2- Apologize to your child
Let’s face it, as parents we make mistakes. We discipline in anger; we yell when should speak and we sometimes accuse the wrong child of breaking a rule when in fact it was one of their siblings. Don’t be too proud to apologize when you see the error. One of my greatest memories is when my husband disciplined one of our kids for something and later realized he was wrong. He went to our son and sat down with him, looked him in the eyes and said “I was wrong for the way I handled this situation. I am very sorry. Will you forgive me?” The look on my son’s face when his Dad asked for forgiveness was one I will never forget. My son reached up and gave his Dad a hug and smiled.

Kids need to know that we grown-ups are human. They need to understand the importance of taking responsibility for one’s actions and there is no greater example than when a parent models accountability to their child.

3- Believe in your child’s dreams
Ask any child what they want to be when they grow up and the answer will probably change from year to year, and that is okay. They are discovering who they are and where their passions lie. One year your child may want to be a police officer and the next they may want to be an astronaut, until finally you are sending them off to college to become a world famous chef. During the years of transition, whatever they say they want to be, feed into that dream and help them discover the skills needed to achieve their goals. Buy them the toy handcuffs and police badge. Teach them about the planets and the stars and let them dirty your kitchen when they want to practice their cooking skills. Through each phase they go through, children are developing the tools needed to become the adult they will be in the future.

By believing in your child’s dreams, you are teaching them to believe in themselves as well, and they are going to need that when other’s try to limit them.

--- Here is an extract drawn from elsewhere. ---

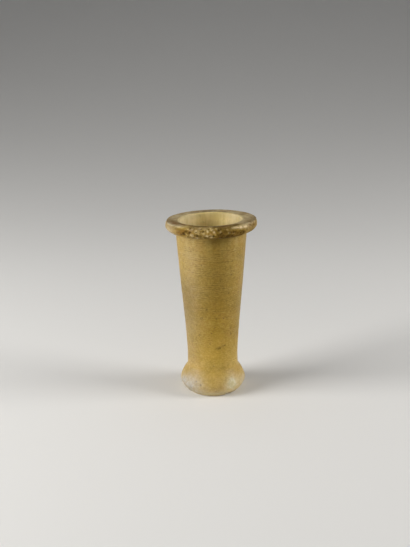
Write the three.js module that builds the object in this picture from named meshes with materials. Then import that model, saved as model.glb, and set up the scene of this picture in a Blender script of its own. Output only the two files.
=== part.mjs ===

We must become our children’s biggest fan early in their life, so they know that they are capable of doing great things in the future.

4- Give your child tools to achieve their goals
When I was young, my parents would ask what me what I wanted to be when I grew up. For years, I would say I wanted to be a teacher, and when the time finally came for me to graduate and move towards my goal, I had no idea how to get there. I knew college was the next step, but honestly had no clue how to make that happen. I knew nothing about scholarships, grants, or even how to apply. So, I married a Navy man and started my life as a military wife. It wasn’t until years later that I had a friend come alongside me and show me what was needed to apply to the local community college, apply for financial aid and earn an associates degree.

It is important to teach our children what it will take to turn their dreams into realities. Some will go to college, some will join the military, some will become a manager at McDonald’s. Whatever your child’s goals are, it is important to equip them with the tools they need to get there successfully. The major key to this is become a hard worker. We can teach this from an early age by picking up the toys they have scattered all over the house. By mowing lawns, babysitting, helping a neighbor with a project. Teaching children the art of hard work will pay off in the future when they have to work hard in the real world.

5- Say “I Love You” A LOT!
Lee Brice’s song “Love Like Crazy” has a line that says “overuse I love you.” and I can’t even begin to describe how important this is to our kids today. Kids come into the world feeling love. They feel the warmth of mom and dad nuzzling them when they are minutes old. They may not understand what love is, but they know the feeling of love from birth. As they grow older, that feeling can sometimes be lost during their day by peers, family, and even total strangers. Kids rely a lot on feelings, so when the world comes in and diminishes that feeling it is important for parents to remind them that they are loved. Saying I love you, can be done in many ways, the most obvious being verbal, but there are other ways to recharge their love meter.

One of the best books I have ever read is “The 5 Languages of Love.” by Gary Smalley. This book will help you understand not only how an individual receives love, but how we can show love based on the person’s love language. The five types of love languages are; Gifts, Quality Time, Words of Affirmation, Acts of Service and Physical Touch. Every child is different so doesn’t it make sense that we, as parents, discover how a child receives love to best give love?

As I stated earlier in this blog, I am no expert on parenting. I am just a woman who tried her best to raise healthy, hard working, confident and prosperous children so they could tackle this big world when they became adults.

It takes a lot of work to raise healthy, happy adults, but one day you will be on the other side of parenting like me. You will find that despite your parenting failures and successes, your children will thank you for raising them to be hard working and capable of doing great things.